De retour de Groningen, où nous n’avons pas eu l’occasion de lui adresser la parole car elle fut très sollicitée, elle s’est retirée quelques semaines dans les montagnes des Asturies pour relâcher la pression – après avoir inlassablement tourné en 2022 et donc eu peu d’espace pour se consacrer à la suite de ses aventures discographiques. “Je suis venue ici pour me cacher et récupérer un peu”, nous dévoile-t-elle.
“L’année qui vient de s’écouler a eu un tout autre rythme, me plaçant dans un état mental opposé à celui que tu dois adopter quand tu crées et qui, chez moi, nécessite une certaine forme de tranquillité et beaucoup de concentration, de la patience, et surtout de devoir s’abstraire du monde. Faire de la musique, ce n’est pas seulement se mettre à composer. Le projet sur lequel je bosse pour le prochain disque, par exemple, implique une étude poussée des harmonies et un travail sur mes aptitudes vocales. Il ne suffit pas de s’installer derrière un piano.”
“Je suis quelqu’un qui aime quand il n’y a pas de meilleure option, et je finis par me noyer dans les détails et le chaos”
Relativement peu connue hors d’Espagne avant la sortie de Pripyat, Marina Herlop a sorti deux disques au cours des années 2010 (Nanook, en 2016 et Babasha deux ans plus tard), qui témoignent d’une rigueur et d’une évolution significative dans son approche de la composition. D’un piano/voix empruntant au lyrisme autant qu’à la musique contemporaine, elle est passée à l’incorporation discrète d’éléments électroniques, avant, avec ce troisième album, de s’y adonner complètement, plongeant dans les arcanes d’Ableton et des ordinateurs, comme si Debussy croisait Holly Herndon.“J’ai surtout dû apprendre à fermer des portes plutôt qu’à les ouvrir. Je suis quelqu’un qui aime quand il n’y a pas de meilleure option, et je finis par me noyer dans les détails et le chaos.”
“Je vois la création comme une petite parcelle de terrain à cultiver”
Pas du genre à donner dans le storytelling et à extrapoler sur le sens profond de la création, Marina Herlop appréhende son travail de musicienne comme une suite d’évolutions formelles logiques, dans un cadre fixé par des contraintes en tous genres : “Je vois la création comme une petite parcelle de terrain à cultiver, indique-t-elle. Tu t’adaptes à ce que cette parcelle met à ta disposition. Je n’aborde pas l’enregistrement d’un disque comme un moment de liberté pure et d’expression complète de ce que je suis. Pour moi, il y a des règles abstraites, subjectives et objectives auxquelles tu dois te tenir.

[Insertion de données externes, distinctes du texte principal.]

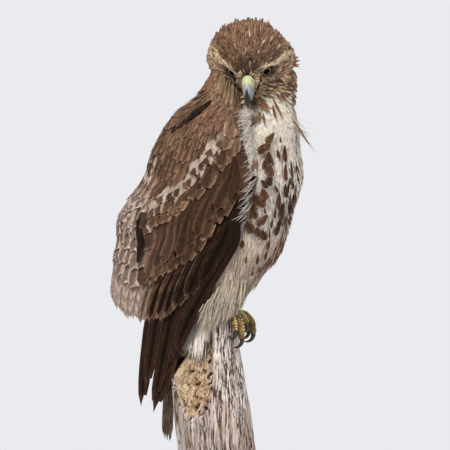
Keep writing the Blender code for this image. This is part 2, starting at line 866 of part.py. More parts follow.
def wing_vanes(side):
    """All the wing's vanes: primaries lowest, then secondaries, and coverts over them."""
    vanes = []
    uneven = random.Random(VANE_SEED + side)
    for i, (tip_angle, tip_z, root_angle) in enumerate(PRIMARIES):
        if side == -1:
            tip_angle = LEFT_PRIMARY_TIP_ANGLES[i]
        root = root_angle, PRIMARY_ROOT_Z, PRIMARY_ROOT_LIFT + PRIMARY_STEP * i
        tip = tip_angle, tip_z, PRIMARY_LIFT + PRIMARY_STEP * i
        vanes.append(wing_vane(side, root, tip, PRIMARY_HALF_WIDTH, PRIMARY_PROFILE, PRIMARY_BOW, 0))
    for i, (tip_angle, tip_z, root_angle) in enumerate(along_row(SECONDARY_TIPS, SECONDARY_COUNT)):
        step = ROW_STEP if i % 2 else -ROW_STEP
        root = root_angle, core_low(root_angle) + SECONDARY_ROOT_RISE, SECONDARY_ROOT_LIFT + step / 2
        tip = tip_angle, tip_z + uneven.uniform(-1, 1) * VANE_UNEVEN, SECONDARY_LIFT + step
        vanes.append(wing_vane(side, root, tip, SECONDARY_HALF_WIDTH, SECONDARY_PROFILE))
    for tips, count, length, level in COVERT_ROWS:
        for i, (angle, tip_z) in enumerate(along_row(tips, count)):
            step = ROW_STEP if i % 2 else -ROW_STEP
            root_z = tip_z + length
            root = angle - COVERT_LEAN, root_z, core_lift(angle, root_z) - COVERT_ROOT_DEPTH
            tip = angle, tip_z + uneven.uniform(-1, 1) * VANE_UNEVEN, level + step
            vanes.append(wing_vane(side, root, tip, COVERT_HALF_WIDTH, COVERT_PROFILE))
    return vanes


def make_wing(side, name, neighbours):
    wing = make_wing_core(side, name)
    for other in neighbours:
        cut(wing, grown(other, WING_CLEARANCE))
    join(wing, wing_vanes(side))
    return keep_largest(wing)


def make_leg(side, name, torso):
    foot_forward, foot_right = FOOT_PLACES["right" if side == 1 else "left"]
    rings = []
    for height, share, half_depth, half_width in LEG:
        forward = foot_forward + (THIGH_PLACE[0] - foot_forward) * share
        right = foot_right + (side * THIGH_PLACE[1] - foot_right) * share
        rings.append(level_ring(height, forward, right, half_depth, half_width, LEG_SIDES))
    leg = loft(name, rings)
    cut(leg, grown(torso, GAP))
    return keep_largest(leg)


def perch_centre(height):
    x, y, radius = smooth(PERCH, height)
    return Vector((x, y, height)), radius


def perch_radius(angle, height):
    """The trunk's radius: long ribs and hollows of weathered wood."""
    radius = smooth(PERCH, height)[2]
    ribs = noise.noise(Vector((math.cos(angle) * 2.2, math.sin(angle) * 2.2, height * 0.006)))
    fine = noise.noise(Vector((math.cos(angle) * 6, math.sin(angle) * 6, height * 0.02 + 5)))
    return radius * (1 + 0.05 * ribs + 0.02 * fine)


def make_perch(feet):
    heights = [30, 50, 70, 90, 108, 124, 140, 156, 170, 180, PERCH_TOP_Z]
    rings = []
    for height in heights:
        centre = perch_centre(height)[0]
        ring = []
        for k in range(PERCH_SIDES):
            a = 2 * math.pi * k / PERCH_SIDES
            out = Vector((math.cos(a), math.sin(a), 0))
            ring.append(centre + out * perch_radius(a, height))
        rings.append(ring)
    perch = loft("perch", rings)
    normal = BREAK_NORMAL.normalized()
    along = normal.cross(UP).normalized()
    side = Vector((-1, 0, 0))
    axes = along, normal.cross(along), normal
    breakage = slab("break", BREAK_EDGE + normal * 100, axes, (400, 400, 200))
    axes = side, Vector((0, 1, 0)), UP
    keep = slab("keep", Vector((BREAK_SIDE_X + 200, 0, 150)), axes, (400, 400, 400))
    cut(breakage, keep)
    cut(perch, breakage)
    normal = SLOPE_NORMAL.normalized()
    depth = Vector((0, 1, 0))
    axes = depth, normal.cross(depth), normal
    cut(perch, slab("slope", SLOPE_EDGE + normal * 100, axes, (400, 400, 200)))
    for other in feet:
        cut(perch, grown(other, GAP))
    return keep_largest(perch)


def toe_path(start, direction, length, radius, steps):
    """Flat along the top of the perch as far as its rim, then bending down outside it."""
    points = [start]
    step = length / steps
    turn = 0.0
    for _ in range(steps):
        here = points[-1]
        centre, rim = perch_centre(min(here.z, PERCH_TOP_Z))
        if Vector((here.x - centre.x, here.y - centre.y)).length > rim - TOE_BEND_BEFORE_RIM:
            turn = min(turn + step / TOE_BEND_RADIUS, TOE_MOST_TURN)
        points.append(here + (direction * math.cos(turn) - UP * math.sin(turn)) * step)
    return points


def make_foot(side, word):
    """Sole and four toes in one node, and a talon for each toe."""
    forward, right = FOOT_PLACES[word]
    centre = body_point(forward, right, PERCH_TOP_Z + FOOT_THICKNESS)
    sole = ellipsoid("foot_" + word, centre, (FORWARD, RIGHT, UP), (9.5, 8, 5.2), 6, 12)
    top = LEG[0][0] - GAP
    shank = tube("shank", [centre, centre + UP * 4, Vector((centre.x, centre.y, top))], [6.6, 6.4, 6.2], 10)
    toes = []
    talons = []
    for toe in TOE_NAMES:
        turn, length, radius, talon_length = TOES[toe]
        bearing = math.radians(turn)
        direction = FORWARD * math.cos(bearing) - RIGHT * side * math.sin(bearing)
        start = centre + direction * 3 + UP * (radius - 4.8)
        steps = 6
        path = toe_path(start, direction, length, radius, steps)
        radii = []
        for i in range(steps + 1):
            joint = 1 + TOE_JOINT_SWELL * math.cos(i * math.pi)
            radii.append(radius * (1 - TOE_TAPER * i / steps) * joint)
        toes.append(tube("toe", path, radii, 7, start_reach=3))
        talons.append(make_talon("talon_" + word + "_" + toe, path, radii[-1], direction, talon_length))
    join(sole, toes + [shank])
    return [keep_largest(sole)] + talons


def make_talon(name, path, radius, direction, length):
    """A claw that curls back under its toe."""
    heading = (path[-1] - path[-2]).normalized()
    start = path[-1] + heading * GAP
    inward = -direction
    curl = TALON_TURN
    steps = 5
    start += heading * radius * math.sin(curl / steps / 2)
    if heading.z > -0.5:
        start += heading * radius * math.sin(HALLUX_TALON_RISE)
        heading = (heading + UP * math.tan(HALLUX_TALON_RISE)).normalized()
        inward = heading.cross(UP).cross(heading).normalized() * -1
        curl = HALLUX_TALON_TURN
    points = [start]
    for i in range(steps):
        turn = curl * (i + 0.5) / steps
        way = heading * math.cos(turn) + inward * math.sin(turn)
        points.append(points[-1] + way * length / steps)
    radii = [radius * 0.72 * (1 - (i / steps)) ** 0.75 + 0.35 for i in range(steps + 1)]
    return tube(name, points, radii, 7, end_reach=0.8)


def tail_axes():
    """Root, tip, and the directions along the tail, across it to the right, and out of its back."""
    root = body_point(TAIL_ROOT[0], 0, TAIL_ROOT[1])
    tip = body_point(TAIL_TIP[0], 0, TAIL_TIP[1])
    along = (tip - root).normalized()
    across = RIGHT * math.cos(TAIL_TWIST) + FORWARD * math.sin(TAIL_TWIST)
    across = (across - along * across.dot(along)).normalized()
    return root, tip, along, across, across.cross(along)


def make_tail(torso):
    """The folded tail: a root in the body, and vanes that overlap from the middle one out."""
    root, tip, along, across, dorsal = tail_axes()
    length = (tip - root).length
    rings = []
    for share, half_width, half_depth in TAIL_ROOT_SECTIONS:
        centre = root + along * length * share
        ring = []
        for k in range(12):
            a = 2 * math.pi * k / 12
            ring.append(centre + across * half_width * math.cos(a) + dorsal * half_depth * math.sin(a))
        rings.append(ring)
    tail = loft("tail", rings)
    cut(tail, grown(torso, GAP))
    vanes = []
    for offset, half_width, lift, end in TAIL_VANES:
        middles = []
        for share, _ in TAIL_PROFILE:
            reach = length * (TAIL_VANE_START + (1 - TAIL_VANE_START) * share) + end * share
            aside = offset * (TAIL_ROOT_SPREAD + (1 - TAIL_ROOT_SPREAD) * min(share / 0.6, 1))
            middles.append(root + along * reach + across * aside + dorsal * lift * min(0.45 + share, 1))
        half_widths = [half_width * width_share for _, width_share in TAIL_PROFILE]
        vanes.append(vane("tail_vane", middles, [(across, dorsal)] * len(middles), half_widths))
    join(tail, vanes)
    return keep_largest(tail)


def broken_face_y(x, height):
    """How far back the broken face of the wood lies."""
    reach = BREAK_NORMAL.x * (x - BREAK_EDGE.x) + BREAK_NORMAL.z * (height - BREAK_EDGE.z)
    return BREAK_EDGE.y - reach / BREAK_NORMAL.y


def make_undertail(neighbours):
    """White locks that hang from the vent over the broken wood."""
    locks = []
    steps = 4
    for number, (tip_x, tip_z) in enumerate(UNDERTAIL_TIPS):
        root_x = -18 + (tip_x + 20) * 0.45
        path = []
        for i in range(steps + 1):
            s = i / steps
            x = root_x + (tip_x - root_x) * s
            height = UNDERTAIL_TOP_Z + (tip_z - UNDERTAIL_TOP_Z) * s
            stand_off = UNDERTAIL_STAND_OFF + 1.2 * (number % 2)
            path.append(Vector((x, broken_face_y(x, height) - stand_off, height)))
        radii = [6.5, 7, 6.4, 4.6, 1.4]
        locks.append(tube("undertail_coverts", path, radii, 6, start_reach=2, end_reach=2))
    coverts = join(locks[0], locks[1:])
    for other in neighbours:
        cut(coverts, grown(other, GAP))
    return keep_largest(coverts)


def make_stand():
    base = bmesh.new()
    bmesh.ops.create_cone(
        base,
        cap_ends=True,
        segments=48,
        radius1=BASE_RADIUS * MM,
        radius2=BASE_RADIUS * MM,
        depth=BASE_HEIGHT * MM,
        matrix=Matrix.Translation((0, 0, BASE_HEIGHT * MM / 2)),
    )
    mesh = bpy.data.meshes.new("stand_base")
    base.to_mesh(mesh)
    base.free()
    thing = bpy.data.objects.new("stand_base", mesh)
    bpy.context.scene.collection.objects.link(thing)
    edge = thing.modifiers.new("edge", "BEVEL")
    edge.width = 1.5 * MM
    edge.segments = 1
    rod_low = BASE_HEIGHT + GAP
    rod_high = PERCH[0][0] - GAP
    for number, x in enumerate(ROD_PLACES, 1):
        rod = bmesh.new()
        bmesh.ops.create_cone(
            rod,
            cap_ends=True,
            segments=16,
            radius1=ROD_RADIUS * MM,
            radius2=ROD_RADIUS * MM,
            depth=(rod_high - rod_low) * MM,
            matrix=Matrix.Translation((x * MM, PERCH[0][2] * MM, (rod_low + rod_high) * MM / 2)),
        )
        name = "stand_rod_" + str(number)
        mesh = bpy.data.meshes.new(name)
        rod.to_mesh(mesh)
        rod.free()
        thing = bpy.data.objects.new(name, mesh)
        bpy.context.scene.collection.objects.link(thing)


def finish_look():
    """Gives each object its own material, and puts them all in the model's collection."""
    model = bpy.data.collections.new("red_tailed_hawk")
    bpy.context.scene.collection.children.link(model)
    for thing in list(bpy.context.scene.collection.objects):
        bpy.context.scene.collection.objects.unlink(thing)
        model.objects.link(thing)
        kind = thing.name.split("_")[0]
        colour, roughness = LOOKS[kind]
        material = bpy.data.materials.new(thing.name)
        material.use_nodes = True
        surface = material.node_tree.nodes["Principled BSDF"]
        surface.inputs["Base Color"].default_value = (*colour, 1)
        surface.inputs["Roughness"].default_value = roughness
        surface.inputs["Metallic"].default_value = 0
        thing.data.materials.clear()
        thing.data.materials.append(material)
        thing.data.shade_smooth()
        thing.data.set_sharp_from_angle(angle=math.radians(40))


def main():
    clear_scene()
    flesh = make_flesh()
    for piece in make_bill():
        for name in ("head", "neck"):
            cut(flesh[name], grown(piece, GAP))
    tail = make_tail(flesh["torso"])
    feet = []
    legs = []
    for side, word in ((1, "right"), (-1, "left")):
        eyeball("eye_" + word, side, EYE_RADIUS)
        leg = make_leg(side, "leg_" + word, flesh["torso"])
        legs.append(leg)
        make_wing(side, "wing_" + word, (flesh["torso"], flesh["neck"], leg, tail))
        feet += make_foot(side, word)
    perch = make_perch(feet)
    make_undertail([flesh["torso"], perch] + legs + feet)
    make_stand()
    finish_look()


main()
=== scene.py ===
"""Looks of the life-size immature red-tailed hawk on its broken trunk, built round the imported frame.

Numbers are millimetres and degrees until new_piece() turns them into metres, except for the camera, the
floor and the lamps, which stand in metres. The bird's own directions are
FORWARD, RIGHT and UP. One skin replaces the flesh, and every feather is a thin closed mesh rooted on it.
"""

import json
import math
from collections import namedtuple

import bpy
import numpy as np
from mathutils import Matrix, Vector, kdtree, noise
from mathutils.bvhtree import BVHTree

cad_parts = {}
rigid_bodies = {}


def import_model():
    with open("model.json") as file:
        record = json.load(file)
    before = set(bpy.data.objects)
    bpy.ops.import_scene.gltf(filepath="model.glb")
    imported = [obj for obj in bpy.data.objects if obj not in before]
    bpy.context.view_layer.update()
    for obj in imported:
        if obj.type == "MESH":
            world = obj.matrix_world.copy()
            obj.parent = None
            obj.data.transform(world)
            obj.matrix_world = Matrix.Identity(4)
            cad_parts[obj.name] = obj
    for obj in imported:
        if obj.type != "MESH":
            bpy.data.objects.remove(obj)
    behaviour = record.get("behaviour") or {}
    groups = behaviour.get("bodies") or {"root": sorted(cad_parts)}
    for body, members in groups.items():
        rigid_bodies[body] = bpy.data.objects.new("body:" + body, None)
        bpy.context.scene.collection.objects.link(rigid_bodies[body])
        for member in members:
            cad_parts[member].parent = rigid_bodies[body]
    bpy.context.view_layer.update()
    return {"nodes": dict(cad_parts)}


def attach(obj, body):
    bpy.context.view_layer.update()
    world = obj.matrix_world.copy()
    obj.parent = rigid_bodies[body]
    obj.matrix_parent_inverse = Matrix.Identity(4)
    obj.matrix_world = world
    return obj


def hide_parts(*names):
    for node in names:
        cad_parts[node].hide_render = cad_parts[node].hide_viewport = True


MM = 0.001
UP = np.array((0.0, 0.0, 1.0))
BODY_YAW = math.radians(22)
FORWARD = np.array((math.cos(BODY_YAW), -math.sin(BODY_YAW), 0.0))
RIGHT = np.array((-math.sin(BODY_YAW), -math.cos(BODY_YAW), 0.0))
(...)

Je me fixe des objectifs qui ont un caractère un peu flou. Après avoir sorti deux albums piano/voix, par exemple, je savais qu’il fallait que je fasse quelque chose de plus électronique. Aujourd’hui, il me semble naturel que l’étape d’après soit de faire de la musique avec plus d’instruments, comme des instruments acoustiques ou des flûtes. Je voudrais aussi faire une œuvre plus ample, parce que trente ou quarante minutes pour un disque, ça me semble un peu court.”
“Heureusement que tout le monde ne tombe pas amoureux de la musique comme moi, il n’y aurait pas de route et pas de médecin, juste des musiciens”
À quel point cette conception des choses affecte-t-elle l’auditeur·rice ? L’écoute d’un album de Marina Herlop ouvre les portes de la perception, du sensoriel, de l’universel, d’un ailleurs que la rigueur d’exécution ne rend pas moins fun.
“Il y a l’espace dans lequel tu te déplaces et l’espace intérieur. Et c’est dans cet espace intérieur que se situe ma musique. Quand je compose, c’est là que je suis”, ajoute-t-elle, avant de conclure, amusée : “La musique a toujours été une obsession pour moi, mais une obsession positive. Heureusement que tout le monde ne tombe pas amoureux de la musique comme moi, il n’y aurait pas de route et pas de médecin, juste des musiciens.”
Pripyat (Pan). Concert le 8 avril à Nantes (festival Variations), le 14 à Londres (Kings Place), le 15 juin à Barcelone (festival Sónar).